RSPO certificate growth: The Roundtable on Sustainable Palm Oil publishes monthly certificate data. Sharp increases in certified smallholder hectares signal faster-than-expected EUDR readiness.
GAPKI and MPOC data releases: Both industry bodies publish quarterly updates on mill-level traceability integration. These are the best leading indicators of origin-country supply availability for EU markets in 2027.
Indonesian tiered-levy signals: If Jakarta moves toward differential levies rewarding EUDR compliance, it would sharply reshape global palm oil flow patterns within quarters.

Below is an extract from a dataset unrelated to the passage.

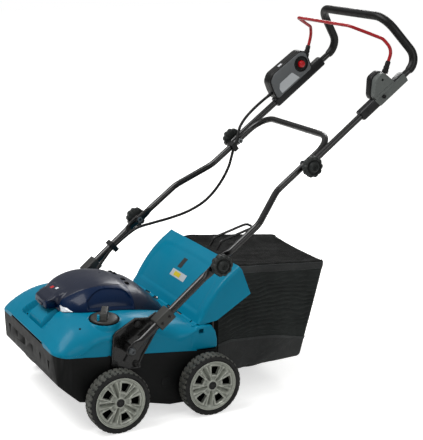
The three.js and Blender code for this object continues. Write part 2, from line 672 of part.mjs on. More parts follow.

The EUDR story, seen from Jakarta and Kuala Lumpur, is not primarily about European environmental values. It is a massive, origin-country-funded infrastructure project to rewire the documentation backbone of the global palm oil supply chain. Progress has been real but uneven. The compliant supply that does emerge from 2027 onwards will command premium pricing — and the hectares that don't qualify will find their way to non-European markets, reshaping global flows for years to come.